++++ STORED DATA ++++
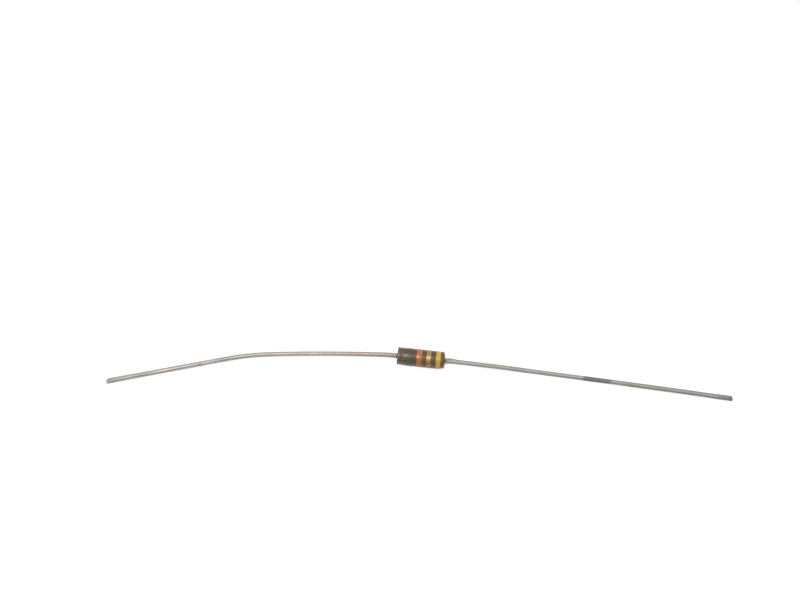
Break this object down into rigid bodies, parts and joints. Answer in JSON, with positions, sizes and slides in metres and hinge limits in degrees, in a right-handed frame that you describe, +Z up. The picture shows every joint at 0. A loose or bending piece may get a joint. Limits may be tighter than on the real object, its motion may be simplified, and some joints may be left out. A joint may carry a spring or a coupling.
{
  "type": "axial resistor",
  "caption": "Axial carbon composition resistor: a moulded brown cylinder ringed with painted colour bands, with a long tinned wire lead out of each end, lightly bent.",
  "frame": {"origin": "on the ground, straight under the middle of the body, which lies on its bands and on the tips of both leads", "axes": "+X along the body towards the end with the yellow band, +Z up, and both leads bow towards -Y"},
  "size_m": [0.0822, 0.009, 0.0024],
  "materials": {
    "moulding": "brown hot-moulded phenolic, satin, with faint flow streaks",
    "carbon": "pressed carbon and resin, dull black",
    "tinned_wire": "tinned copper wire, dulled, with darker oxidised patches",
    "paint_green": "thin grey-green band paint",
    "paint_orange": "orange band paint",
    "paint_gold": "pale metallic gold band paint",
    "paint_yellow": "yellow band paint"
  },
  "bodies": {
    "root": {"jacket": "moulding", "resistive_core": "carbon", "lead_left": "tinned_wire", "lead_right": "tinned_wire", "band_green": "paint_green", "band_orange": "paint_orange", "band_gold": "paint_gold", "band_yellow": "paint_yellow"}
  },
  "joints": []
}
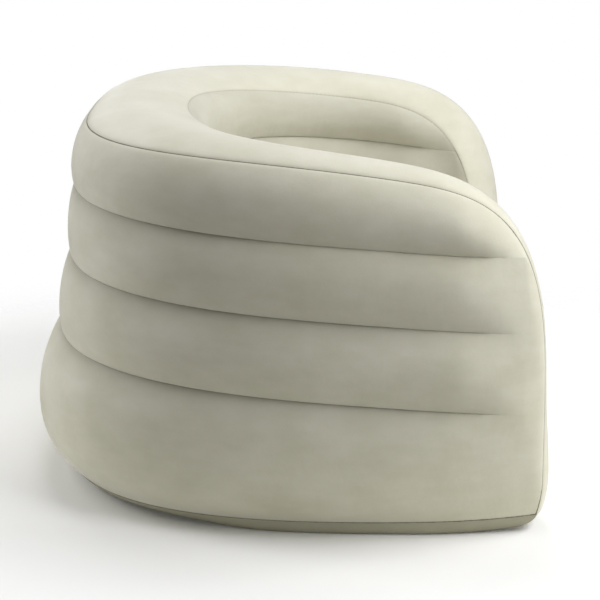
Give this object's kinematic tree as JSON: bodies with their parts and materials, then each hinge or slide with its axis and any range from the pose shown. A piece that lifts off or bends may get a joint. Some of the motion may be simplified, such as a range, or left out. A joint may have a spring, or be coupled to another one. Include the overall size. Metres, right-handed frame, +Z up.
++++
From the data above, work out how many lines contain the string "that" and reply with only the number.

=== FULL RESPONSE ===
2